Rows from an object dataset

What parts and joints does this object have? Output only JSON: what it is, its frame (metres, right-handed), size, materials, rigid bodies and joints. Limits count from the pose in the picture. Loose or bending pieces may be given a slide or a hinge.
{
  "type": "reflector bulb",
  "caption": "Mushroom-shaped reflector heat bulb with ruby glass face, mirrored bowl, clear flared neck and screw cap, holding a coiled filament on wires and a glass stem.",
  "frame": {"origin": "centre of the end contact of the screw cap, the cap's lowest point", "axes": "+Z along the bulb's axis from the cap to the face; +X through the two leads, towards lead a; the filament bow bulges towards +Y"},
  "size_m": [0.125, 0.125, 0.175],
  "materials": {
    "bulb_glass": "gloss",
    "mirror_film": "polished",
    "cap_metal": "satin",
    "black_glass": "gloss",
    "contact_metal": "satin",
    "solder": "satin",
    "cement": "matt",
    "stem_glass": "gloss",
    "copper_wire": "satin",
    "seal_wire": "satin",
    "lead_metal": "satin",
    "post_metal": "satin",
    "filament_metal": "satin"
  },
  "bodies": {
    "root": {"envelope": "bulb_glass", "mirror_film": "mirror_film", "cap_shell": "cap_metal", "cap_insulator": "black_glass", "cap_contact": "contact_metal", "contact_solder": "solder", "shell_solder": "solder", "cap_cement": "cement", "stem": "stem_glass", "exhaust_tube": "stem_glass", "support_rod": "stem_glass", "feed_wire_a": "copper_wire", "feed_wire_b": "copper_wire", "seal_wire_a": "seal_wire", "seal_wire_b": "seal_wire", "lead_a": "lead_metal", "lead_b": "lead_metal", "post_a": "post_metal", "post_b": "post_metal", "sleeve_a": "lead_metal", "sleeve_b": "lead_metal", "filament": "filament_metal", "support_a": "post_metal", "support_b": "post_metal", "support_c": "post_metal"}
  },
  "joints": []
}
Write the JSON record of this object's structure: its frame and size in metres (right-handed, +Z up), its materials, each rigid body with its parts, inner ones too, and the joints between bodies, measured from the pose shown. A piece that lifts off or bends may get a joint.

■ **JOB**
Using the listing above, return all lines where the word "with" occurs.

■ **SOLUTION FOR THIS PROBLEM**
  "caption": "Mushroom-shaped reflector heat bulb with ruby glass face, mirrored bowl, clear flared neck and screw cap, holding a coiled filament on wires and a glass stem.",
Write the JSON record of this object's structure: its frame and size in metres (right-handed, +Z up), its materials, each rigid body with its parts, inner ones too, and the joints between bodies, measured from the pose shown. A piece that lifts off or bends may get a joint.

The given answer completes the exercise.